Amazon.com Widgets Jessica Jahiel's HORSE-SENSE Newsletter Archives

home    archives    subscribe    contribute    consultations   

bringing up baby

From: Jackie

Dear Jessica,

Thank you for Horse Sense, I learn something every week! It's better than most of the horse magazines I get. I have a four month old foal, bought from a friend who had to move her mare (it's a long story). Eddy is in a stall with a small paddock attached, but he doesn't seem very happy there. I think he misses his mother, but he will get over that, right? Here's my question! I can keep him where he is, which is right at the boarding barn where my older horse lives, and where I would see him every day. That's what I would prefer. But my friend (the one who owns Eddy's mother) is very insistent that I should move him to another barn ten miles away. At this barn, there are no stalls, just pastures and sheds. I have visited this place, and it's pretty nice but very basic, although the horses look healthy. The fences are good and safe, and the owners are nice people who like horses, but I just don't know if Eddy would do as well if he is only out with other horses. I would only see him once or twice a week, so I worry about his training. And he would be in a group of seven horses (he would be the eighth) in one field. I've read that young horses should be turned out with other young horses, and there are three other colts in the field, all about Eddy's age. The other horses are older -- the oldest is almost twenty years old and very swaybacked. Do you think that this environment would really be better for Eddy than his own stall in a place where I would see him and work with him every day? I really need your help! Thank you! Jackie


Dear Jackie, I think that Eddy is a lucky young colt to have an owner who cares so much about doing what's best for him. And I think that your friend is right -- the 'basic' place with pastures and run-in sheds is the right place for Eddy to grow up.
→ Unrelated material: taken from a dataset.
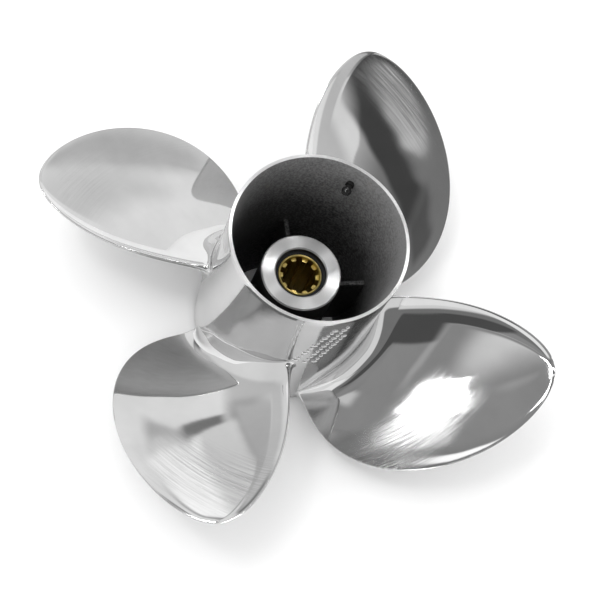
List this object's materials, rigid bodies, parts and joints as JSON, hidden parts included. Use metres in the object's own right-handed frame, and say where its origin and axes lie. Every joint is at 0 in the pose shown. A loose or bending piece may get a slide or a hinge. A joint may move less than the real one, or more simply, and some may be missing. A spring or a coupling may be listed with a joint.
{
  "type": "boat propeller",
  "caption": "Polished stainless boat propeller with cupped raked blades on an open exhaust barrel, a ribbed inner hub and a splined brass sleeve in rubber.",
  "frame": {"origin": "centre of the forward end of the hub, on the propeller's axis, in the plane the propeller stands on", "axes": "+Z along the propeller's axis towards the open aft rim; +X along the root centre line of blade 1; blades 2 to 4 follow counter-clockwise seen from aft"},
  "size_m": [0.324, 0.324, 0.13],
  "materials": {
    "polished_stainless": "mirror polished with fine hand-finishing marks",
    "machined_stainless": "turned",
    "blasted_stainless": "matt, as cast and blasted",
    "hub_rubber": "matt",
    "sleeve_brass": "machined",
    "plug_plastic": "semi-gloss"
  },
  "bodies": {
    "propeller": {"outer_barrel": "polished_stainless", "inner_hub": "machined_stainless", "rib_1": "blasted_stainless", "rib_2": "blasted_stainless", "rib_3": "blasted_stainless", "rib_4": "blasted_stainless", "blade_1": "polished_stainless", "blade_2": "polished_stainless", "blade_3": "polished_stainless", "blade_4": "polished_stainless", "rubber_bushing": "hub_rubber", "vent_plug": "plug_plastic"},
    "sleeve": {"drive_sleeve": "sleeve_brass"}
  },
  "joints": [
    {"name": "hub_windup", "type": "hinge", "parent": "propeller", "child": "sleeve", "pos_m": [0, 0, 0.04], "axis": [0, 0, 1], "range_deg": [-8, 8], "stiffness_Nm_per_rad": 40}
  ]
}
I know that you want to have him where you can see him every day, and you would like to work with him every day too, but that really doesn't make much sense right now. What Eddy needs, at four months, and for the next year or two, is space to run and play and develop, and companions to play with. He also needs teachers -- not just human teachers, but older horses that can educate him in 'horse' ways. Horses, between birth and about age two, are educated primarily by other horses -- that's nature's way, and that's the best way. Horses that are deprived of such contact, and aren't allowed to develop naturally, never really learn to speak 'horse', and so will find it more difficult to learn to speak 'human.' Eddy needs to play and grow with others of his own age -- and he needs role models and discipline from older horses. The set-up you've described sounds perfect.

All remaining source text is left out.